BWW Review: YELLOW RABBIT Places Fear and Human Instinct in the Spotlight

BWW Review: YELLOW RABBIT Places Fear and Human Instinct in the Spotlight

Amanda Zhou and April Leung. Photo: Cesar Ghisilieri.

In a desolate world, to what lengths are people willing to go to feel safe? In YELLOW RABBIT, produced by Silk Bath Collective and Soulpepper and directed by Jasmine Chen in its world premiere, two people must determine what they value most, and suffer greatly at the hands of the leader of a refuge in China called Rich-Man Hill.

Even before the show begins, a looping audio track of Mother (Amanda Zhou) reminding listeners that Rich-Man Hill is a place of protection sets an eerie tone. At opening, loud gusts of wind blast through the theatre, before lights reveal two characters - Man (En Lai Mah) and Woman (April Leung) dressed in layers of brown and beige futuristic garb (costumes by Jackie Chau). They are welcomed to the facility, and the process through which they'll be tested to determine their compatibility and suitability to the safe haven is explained by mother over a PA system. Child (Bessie Cheng), the facility worker who 'greets' them by conducting invasive and painful tests on the pair ensures that they're appropriate for relocation. From that moment on, Man and Woman clash and collide as they complete several tests over a few days.

The dynamic between the central characters is intriguing throughout, with Mah playing the self-serving man who simply wants to feel safe for once. In stark contrast to him is Leung as his assigned partner, whose moral compass points due north in her advocation for the rights of all Chinese people. The two leverage their own abilities while leaning on the other, resulting in the well-roundedness of each character.

In fact, one of the strengths of YELLOW RABBIT is its ability to establish and build a world in such a limited timeframe - the show barely passes an hour in length, and in that time explains how the world has changed, what Man and Woman are running from, and who they are at their core. Both harbour secrets that could jeopardize their position in Rich-Man Hill, and while the pair have a few hilarious scenes - one of which involves an Ikea furniture-centric challenge, while another has the Mah in a frantic panic while Leung attempts to coach him through a musical task - it's their ability to deliver tense, gut-wrenching moments that proves their dramatic ability.

In a scene following a difficult moment for Leung, Mah enters with the responsibility of helping her bathe. He comes across as sincere and respectful, and his openness in that moment helps place his character in a brighter light. Leung's physicality during the same scene is solid and frightening in it's delivery, especially given the contrast to her previous actions.

As the aging facility leader Mother, Zhou dances between the commanding, terrifying matriarch and the feeble, paranoid woman gracefully. While she directs Man and Woman through their assignments, she only really interacts with Child, who displays a real sense of conflict; she sees potential in the facility and the world but is bound to her Mother's instructions - literally - by the collar around her neck. Cheng and Zhou elevate and establish the family dynamic within the show, and their post-challenge interactions are filled to the brim with familial guilt and love.
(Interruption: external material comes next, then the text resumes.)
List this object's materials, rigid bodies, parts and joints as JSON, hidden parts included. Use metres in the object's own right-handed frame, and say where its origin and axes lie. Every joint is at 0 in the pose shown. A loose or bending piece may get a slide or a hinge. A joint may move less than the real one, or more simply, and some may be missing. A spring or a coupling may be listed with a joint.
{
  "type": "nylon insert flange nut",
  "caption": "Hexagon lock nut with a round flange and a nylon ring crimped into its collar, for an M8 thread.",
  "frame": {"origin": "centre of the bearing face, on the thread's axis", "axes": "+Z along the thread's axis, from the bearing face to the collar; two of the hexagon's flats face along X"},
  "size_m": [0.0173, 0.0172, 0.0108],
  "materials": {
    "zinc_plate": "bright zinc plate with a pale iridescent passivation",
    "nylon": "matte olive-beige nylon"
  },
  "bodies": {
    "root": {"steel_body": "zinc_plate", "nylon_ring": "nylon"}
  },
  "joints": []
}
The use of both Mandarin, Cantonese and English in the play elevates the subject matter well, however a few unassigned subtitle projections, and the removal of subtitles in the final scenes, makes understanding the dialogue a bit more difficult at times - kudos to both Cheng and Zhou for their Mandarin dialogue without translation, as their acting conveys what they're saying clearly. Additionally, there were several moments where cast spoke too quickly for their lines to be clear, however this doesn't detract from their scenes enough to cause overall misunderstanding.

The use of video and projections (Zeesy Powers) alongside lighting (Jareth Li) against the hanging drapes and transparent screens (sets by Jackie Chau) adds to the facilities' stark environment, and enhances scenes involving them to great success.

YELLOW RABBIT's ability to establish a cruel world, fuelled by racism from external and internalized sources, is better than some full-length feature films, which only highlights the abilities of writers Cheng, Aaron Jan, and Gloria Mok. The story's introspective nature is entirely realistic as it places two fundamentally different, yet extremely human, individuals in dire circumstances and invites the audience to analyze and judge their actions.

In doing so, the audience almost becomes Mother themselves - watching how two frightened people handle themselves and each other in their desperate attempt to achieve a safe, secure life. This is a show that takes the core elements of what it means to be human, what it means to be marginalized, and the necessity of adaptation in an ever-changing world.

YELLOW RABBIT runs through December 1 at the Young Centre for the Performing Arts, 50 Tank House Lane, Toronto, ON.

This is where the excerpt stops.